10 antz behind you that are proud and motivated by badges. The fact that you found the Uber direct call number is probably a big flag that you are not the right ant for this job.


----------



## Fuzzyelvis

Jufkii said:


> Wonder if I can share my "Reported Issues" on social media as well. Badges I could care less about. My first "Professionalism" ding I find quite funny actually in an odd way.


 My favorite is my navigation one that is under the subheading Pickup. It says,and I quote:

"A rider suggested that their pick up experience could have been better and we wanted you to know in case it helps you understand your ratings. Riders may give you this feedback if they had trouble coordinating the pick up with you. If you go to the pick up location the ride to selected in the app you can usually avoid these misunderstandings.but if you have any trouble locating a ride or it can also help to give them a call."

So, Uber, which drunken rider, who couldn't figure out where to put their pin, and couldn't communicate to me clearly where the hell they were, made THAT complaint?


----------



## Lee239

Ask Uber if you can pay your rent with badges and stars


----------



## Jufkii

Fuzzyelvis said:


> My favorite is my navigation one that is under the subheading Pickup. It says,and I quote:
> 
> "A rider suggested that their pick up experience could have been better and we wanted you to know in case it helps you understand your ratings. Riders may give you this feedback if they had trouble coordinating the pick up with you. If you go to the pick up location the ride to selected in the app you can usually avoid these misunderstandings.but if you have any trouble locating a ride or it can also help to give them a call."
> 
> So, Uber, which drunken rider, who couldn't figure out where to put their pin, and couldn't communicate to me clearly where the hell they were, made THAT complaint?


Too bad we can't give navigation reported issues to Pax as well. 6 rides yesterday. 5 were misplaced pins by a wide margin. Not even close. Nevertheless I expect another "Navigation" issue or two added to my collection anytime now. Uber's twisted logic decree's anything the riders fault becomes the drivers fault instead.


----------



## Guapcollecta

Fuzzyelvis said:


> My favorite is my navigation one that is under the subheading Pickup. It says,and I quote:
> 
> "A rider suggested that their pick up experience could have been better and we wanted you to know in case it helps you understand your ratings. Riders may give you this feedback if they had trouble coordinating the pick up with you. If you go to the pick up location the ride to selected in the app you can usually avoid these misunderstandings.but if you have any trouble locating a ride or it can also help to give them a call."
> 
> So, Uber, which drunken rider, who couldn't figure out where to put their pin, and couldn't communicate to me clearly where the hell they were, made THAT complaint?

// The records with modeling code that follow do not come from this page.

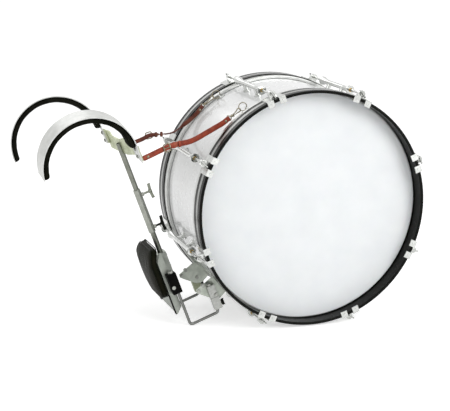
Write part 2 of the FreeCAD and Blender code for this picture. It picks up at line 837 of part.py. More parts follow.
def swept_arch(section, tail, side):
    # A section at the arch's front, swept over the shoulder and down the front tail.
    sweep = near_arch_rear_angle if side < 0 else far_arch_rear_angle
    arch = section.revolve(Vector(), -axis_y, sweep)
    straight = section.extrude(-axis_z * tail)
    return arch.fuse(straight).removeSplitter()


def make_band(side):
    inner = arch_radius - arch_band
    half = arch_width / 2
    corners = [Vector(inner, -half, 0), Vector(arch_radius, -half, 0),
               Vector(arch_radius, half, 0), Vector(inner, half, 0)]
    section = Part.Face(Part.makePolygon(corners + corners[:1]))
    shape = swept_arch(section, arch_tail, side)
    for z in tab_bolt_heights():
        shape = shape.cut(bar(Vector(inner - 1, 0, z), Vector(arch_radius + 1, 0, z), bolt_radius))
    return placed(shape, arch_placement(side))


def make_shoulder_pad(side):
    outer = arch_radius - arch_band
    inner = outer - arch_pad_thickness
    half = arch_pad_width / 2
    edge = inner + arch_pad_crown
    first = Vector(outer, -half + arch_pad_crown, 0)
    side_low = Vector(edge, -half, 0)
    side_high = Vector(edge, half, 0)
    last = Vector(outer, half - arch_pad_crown, 0)
    edges = [
        Part.LineSegment(last, first).toShape(), Part.LineSegment(first, side_low).toShape(),
        Part.Arc(side_low, Vector(inner, 0, 0), side_high).toShape(),
        Part.LineSegment(side_high, last).toShape()]
    shape = swept_arch(Part.Face(Part.Wire(edges)), arch_pad_tail, side)
    return placed(shape, arch_placement(side))


def tab_bolt_heights():
    return [-arch_tail + tab_bolt_inset, -arch_tail + tab_height - tab_bolt_inset]


def make_cross_plate():
    rear = pole_u + cross_plate_setback
    outline = [Vector(rear, y, w) for y, w in cross_plate_outline]
    shape = plate(outline, axis_x, cross_plate_thickness)
    front = arch_radius + cross_plate_thickness
    for side in (-1, 1):
        low, high = sorted((side * tab_outer_reach, -side * tab_inner_reach))
        tab = box(arch_radius, front, low, high, -arch_tail, -arch_tail + tab_height)
        shape = shape.fuse(placed(tab, arch_placement(side)))
    for side in (-1, 1):
        for z in tab_bolt_heights():
            hole = bar(Vector(arch_radius - 1, 0, z), Vector(front + 1, 0, z), bolt_radius)
            shape = shape.cut(placed(hole, arch_placement(side)))
    return shape.removeSplitter()


def make_yoke_bolts():
    solids = []
    for side in (-1, 1):
        for z in tab_bolt_heights():
            head = Vector(arch_radius + cross_plate_thickness, 0, z)
            nut = Vector(arch_radius - arch_band, 0, z)
            for solid in through_bolt(head, nut, bolt_radius):
                solids.append(placed(solid, arch_placement(side)))
    return Part.makeCompound(solids)


def make_upper_tube():
    shape = tube(upper_tube_bottom, cross_plate_bottom + tube_in_plate)
    rear = pole_u + cross_plate_setback
    slot = box(rear, rear + cross_plate_thickness, -tube_radius - 1, tube_radius + 1,
               cross_plate_bottom, cross_plate_bottom + tube_in_plate)
    return shape.cut(slot)


# Straps, their eyes, rings and hooks
def eye_frame(side):
    angle = math.radians(eye_angle)
    out = Vector(math.cos(angle), 0, math.sin(angle))
    along = Vector(-math.sin(angle), 0, math.cos(angle))
    return out, along, axis_y * side * eye_y


def make_strap_eyes():
    half = eye_base_length / 2
    base = box(shell_radius - 1, shell_radius + eye_base_thickness, -eye_base_width / 2,
               eye_base_width / 2, -half, half)
    base = base.cut(drum_disc(shell_radius, -eye_base_width, eye_base_width))
    root = Vector(shell_radius + eye_base_thickness, 0, 0)
    loop = Part.makeTorus(eye_loop_radius, eye_wire_radius, root, axis_z)
    loop = loop.common(box(root.x - 1, root.x + eye_loop_radius * 2, -20, 20, -20, 20))
    offset = half - screw_head_radius
    eyes = []
    shape = base.fuse(loop)
    for z in (-offset, offset):
        shape = shape.cut(bar(Vector(shell_radius - 5, 0, z), Vector(root.x + 5, 0, z), screw_radius))
    for side in (-1, 1):
        eye = around(shape, eye_angle)
        eye.translate(axis_y * side * eye_y)
        eyes.append(eye)
    return Part.makeCompound(eyes)


def make_eye_screws():
    length = shell_radius + eye_base_thickness - lug_screw_seat()
    screws = []
    for angle, y in shell_bolt_places():
        if abs(y) == eye_y:
            screws.append(around(shell_screw(y, length), angle))
    return Part.makeCompound(screws)


def ring_center(side):
    out, along, across = eye_frame(side)
    loop_top = shell_radius + eye_base_thickness + eye_loop_radius
    hold = eye_wire_radius + clearance + ring_wire_radius
    angle = math.radians(ring_lean)
    pull = out * math.cos(angle) + along * math.sin(angle)
    return out * loop_top + across + pull * (ring_radius - hold)


def make_split_rings():
    rings = [Part.makeTorus(ring_radius, ring_wire_radius, ring_center(side), axis_y)
             for side in (-1, 1)]
    return Part.makeCompound(rings)


def strap_points(route):
    return [Vector(x, y, z) for x, y, z in route]


def make_snap_hooks():
    hooks = []
    for side, route in ((-1, near_strap_route), (1, far_strap_route)):
        end = strap_points(route)[-1]
        center = ring_center(side)
        heading = (center - end).normalize()
        tip = center - heading * (ring_radius + ring_wire_radius + clearance)
        hooks.append(bar(end + heading * hook_gap, tip, hook_radius))
    return Part.makeCompound(hooks)


def lean_unit(shape):
    return placed(shape, lean_frame)


def yoke_unit(shape):
    return placed(shape, yoke_frame)


near_head = make_near_head()
near_hoop = make_near_hoop()
near_claws = make_near_claws()
near_plate = make_near_mount_plate()
nodes = {
    "shell": make_shell(),
    "near_head": near_head,
    "far_head": far_side(near_head),
    "flesh_hoops": make_flesh_hoops(),
    "near_hoop": near_hoop,
    "far_hoop": far_side(near_hoop),
    "hoop_inlays": make_hoop_inlays(),
    "near_claws": near_claws,
    "far_claws": far_side(near_claws),
    "lug_casings": make_lug_casings(),
    "swivel_nuts": make_swivel_nuts(),
    "shell_screws": Part.makeCompound([make_lug_screws(), make_eye_screws()]),
    "vent_grommet": make_vent_grommet(),
    "near_mount_plate": near_plate,
    "far_mount_plate": far_side(near_plate),
    "mount_plate_bolts": make_mount_bolts(),
    "near_rod_clamp": lean_unit(make_rod_clamp(near_clamp_top, 2)),
    "far_rod_clamp": lean_unit(far_side(make_rod_clamp(far_clamp_top, 4))),
    "near_clamp_wing": lean_unit(make_clamp_wing()),
    "far_clamp_wing": lean_unit(far_side(make_clamp_wing())),
    "near_j_rod": lean_unit(make_j_rod(near_j_rod_top)),
    "far_j_rod": lean_unit(far_side(make_j_rod(far_j_rod_top))),
    "j_rod_nuts": lean_unit(make_j_rod_nuts()),
    "rod_blocks": lean_unit(make_rod_blocks()),
    "bracket_screws": lean_unit(Part.makeCompound([make_block_screws(), make_socket_screws()])),
    "belly_bracket": lean_unit(make_belly_bracket()),
    "bracket_edge_guards": lean_unit(make_edge_guards()),
    "belly_pad": lean_unit(make_belly_pad()),
    "pole_socket": lean_unit(make_pole_socket()),
    "lower_tube": lean_unit(tube(socket_bottom + socket_floor, lower_tube_top)),
    "sleeve": lean_unit(make_sleeve()),
    "lower_wing_bolt": lean_unit(make_pole_wing(lower_bolt_w)),
    "upper_wing_bolt": lean_unit(make_pole_wing(upper_bolt_w)),
    "upper_tube": yoke_unit(make_upper_tube()),
    "cross_plate": yoke_unit(make_cross_plate()),
    "yoke_bolts": yoke_unit(make_yoke_bolts()),
    "near_shoulder_band": yoke_unit(make_band(-1)),
    "far_shoulder_band": yoke_unit(make_band(1)),
    "near_shoulder_pad": yoke_unit(make_shoulder_pad(-1)),
    "far_shoulder_pad": yoke_unit(make_shoulder_pad(1)),
    "strap_eyes": make_strap_eyes(),
    "strap_fittings": Part.makeCompound([make_split_rings(), make_snap_hooks()]),
    "near_strap": ribbon(strap_points(near_strap_route)),
    "far_strap": ribbon(strap_points(far_strap_route)),
}
for index in range(lug_count):
    near_rod = make_near_tension_rod(index)
    nodes["near_tension_rod_%d" % (index + 1)] = near_rod
    nodes["far_tension_rod_%d" % (index + 1)] = far_side(near_rod)

# The part stands on the floor with its origin under the middle of its box.
bounds = Part.makeCompound(list(nodes.values())).optimalBoundingBox(False, False)
origin = Vector(bounds.Center.x, bounds.Center.y, bounds.ZMin)
os.makedirs("parts", exist_ok=True)
for name, shape in nodes.items():
    shape.translate(-origin)
    shape.exportStep("parts/%s.step" % name)
print("origin", origin.x, origin.y, origin.z, "box", bounds.XLength, bounds.YLength, bounds.ZLength)
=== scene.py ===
import math
import bmesh
import bpy
from mathutils import Matrix, Vector


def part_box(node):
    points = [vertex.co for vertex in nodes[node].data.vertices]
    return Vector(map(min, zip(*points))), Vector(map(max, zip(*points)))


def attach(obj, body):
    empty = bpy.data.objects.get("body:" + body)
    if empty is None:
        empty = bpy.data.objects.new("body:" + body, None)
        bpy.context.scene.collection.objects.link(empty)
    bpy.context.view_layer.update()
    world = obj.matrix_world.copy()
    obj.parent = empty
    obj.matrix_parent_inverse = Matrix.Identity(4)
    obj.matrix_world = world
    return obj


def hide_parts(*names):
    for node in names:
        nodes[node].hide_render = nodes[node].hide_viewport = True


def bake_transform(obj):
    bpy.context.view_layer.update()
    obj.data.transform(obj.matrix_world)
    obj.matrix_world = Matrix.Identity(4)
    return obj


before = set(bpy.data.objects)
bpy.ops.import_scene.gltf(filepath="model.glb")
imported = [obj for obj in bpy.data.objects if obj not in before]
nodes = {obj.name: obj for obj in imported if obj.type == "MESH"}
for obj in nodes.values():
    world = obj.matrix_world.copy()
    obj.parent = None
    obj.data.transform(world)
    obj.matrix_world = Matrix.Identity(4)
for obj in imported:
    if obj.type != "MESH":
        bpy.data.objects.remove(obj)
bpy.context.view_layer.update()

print("drum and carrier: frame loaded")
mm = 0.001

# The part's own frames: the drum's centre, the leaning belly unit and the swivelled yoke
shellLow, shellHigh = (Vector(corner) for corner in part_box("shell"))
drumCentre = (shellLow + shellHigh) / 2
shellRadius = (shellHigh.x - shellLow.x) / 2
carrier = {"lean": 20, "poleOffset": -391, "yokeSwivel": 7}
leanFrame = Matrix.Translation(drumCentre) @ Matrix.Rotation(-math.radians(carrier["lean"]), 4, "Y")
yokeFrame = leanFrame @ Matrix.Translation((carrier["poleOffset"] * mm, 0, 0))
yokeFrame = yokeFrame @ Matrix.Rotation(math.radians(carrier["yokeSwivel"]), 4, "Z")


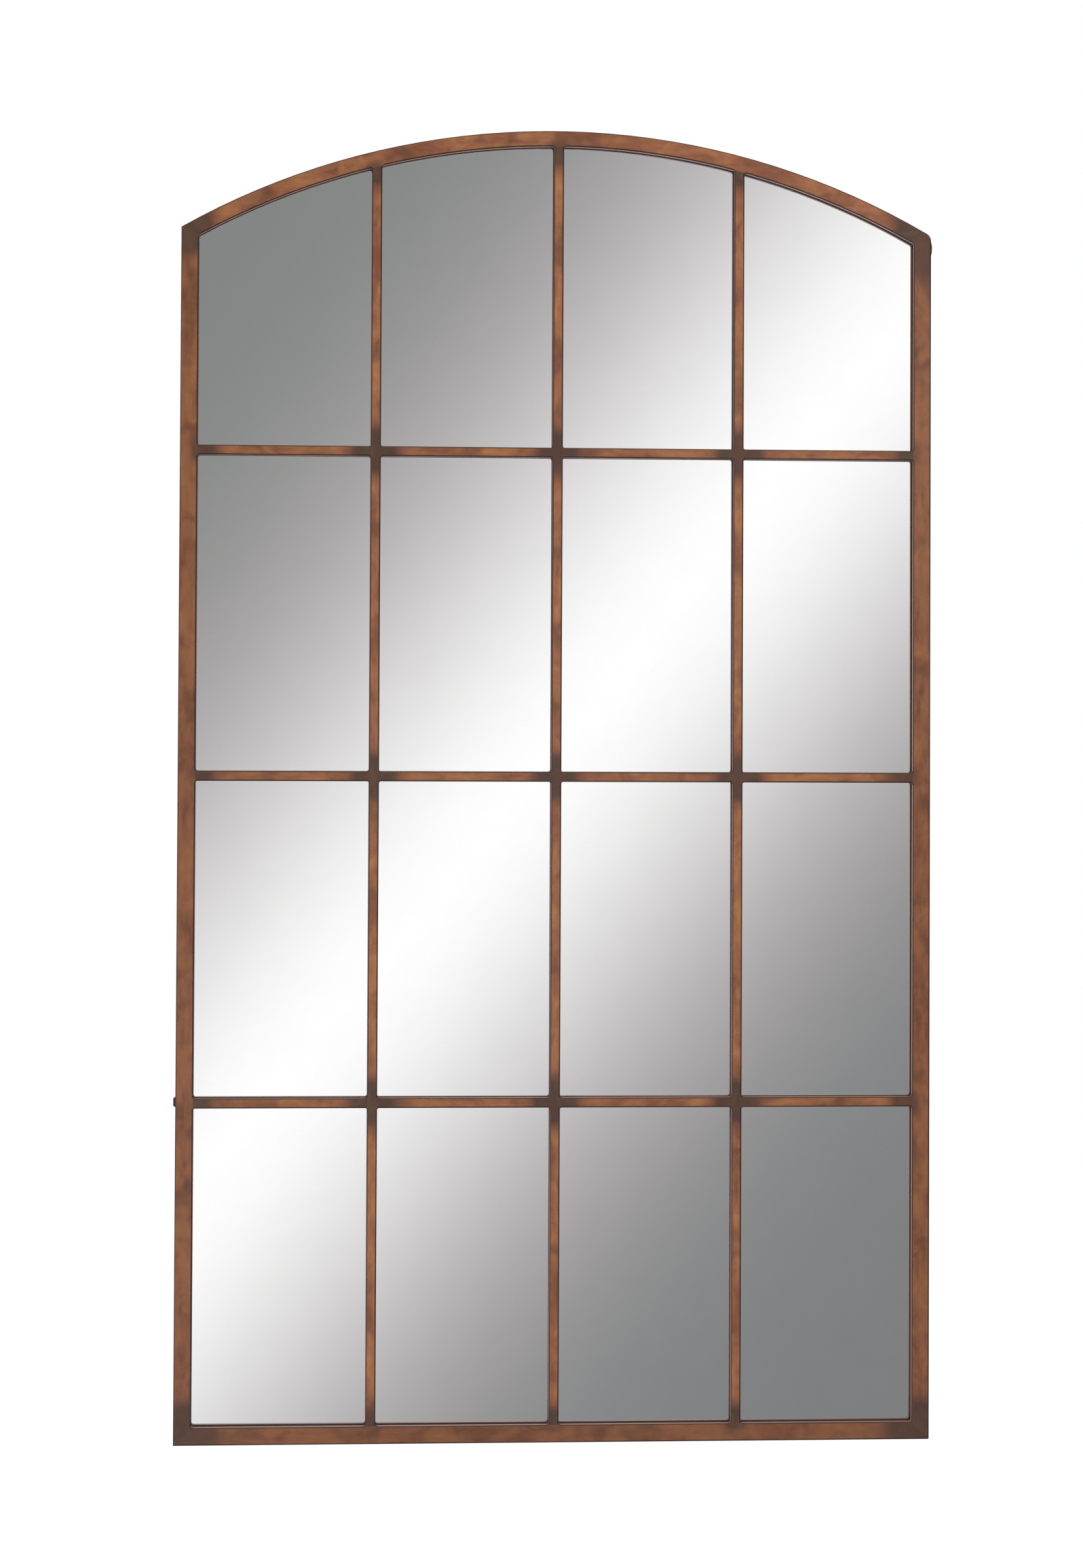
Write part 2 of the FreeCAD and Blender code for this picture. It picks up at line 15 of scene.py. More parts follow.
import bmesh
import bpy
from mathutils import Matrix, Vector


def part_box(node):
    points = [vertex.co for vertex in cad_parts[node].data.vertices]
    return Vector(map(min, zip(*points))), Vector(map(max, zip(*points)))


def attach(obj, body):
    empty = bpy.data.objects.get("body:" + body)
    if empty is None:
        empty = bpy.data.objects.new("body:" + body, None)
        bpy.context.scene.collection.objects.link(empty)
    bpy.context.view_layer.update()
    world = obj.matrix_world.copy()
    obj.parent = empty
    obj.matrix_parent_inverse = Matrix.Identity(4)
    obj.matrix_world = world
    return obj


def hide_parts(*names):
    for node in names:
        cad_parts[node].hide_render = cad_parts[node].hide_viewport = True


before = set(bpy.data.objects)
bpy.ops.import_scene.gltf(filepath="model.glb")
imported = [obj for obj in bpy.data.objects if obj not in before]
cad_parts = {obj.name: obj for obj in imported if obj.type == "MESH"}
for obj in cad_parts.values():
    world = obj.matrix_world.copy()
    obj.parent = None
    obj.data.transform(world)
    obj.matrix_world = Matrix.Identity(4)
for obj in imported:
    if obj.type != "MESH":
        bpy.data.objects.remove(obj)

LOG = logging.getLogger("arched_window_mirror")
MM = 0.001
UP = Vector((0, 0, 1))
BACK = Vector((0, 1, 0))
GOLDEN_TURN = math.radians(137.5)  # between neighbours that should not look aligned
WHITE = (1.0, 1.0, 1.0, 1.0)


class Slot(str, Enum):
    """The record's material slots."""

    PATINA = "copper_patina"
    WELD = "burnt_weld"
    RIM = "rim_steel"
    GLASS = "silvered_glass"
    TAPE = "foam_tape"
    BOARD = "backing_board"
    ZINC = "zinc_steel"
    RUBBER = "bumper_rubber"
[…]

Communicate? Ha! I thought the countdown clock was to let me know when I could claim my incentive to cancel. Not to mention Uber's incentive for me canceling! Then they penalize me for making them money.!? The riders are the ones who have to pay the penalty. They should communicate with us. After all they have all the information they need to find us. A map of where we are, our License Plate number, a description of our vehicles, our pictures, our phone numbers, our beacons. Shieet! They Expect this to be professional chauffeurs... I expect them to be professional riders.


----------



## charmer37

These Ridesharing companies are going downhill by the minute, What the hell can drivers buy with a uber badge?


----------



## Lee239

Jufkii said:


> Too bad we can't give navigation reported issues to Pax as well. 6 rides yesterday. 5 were misplaced pins by a wide margin. Not even close. Nevertheless I expect another "Navigation" issue or two added to my collection anytime now. Uber's twisted logic decree's anything the riders fault becomes the drivers fault instead.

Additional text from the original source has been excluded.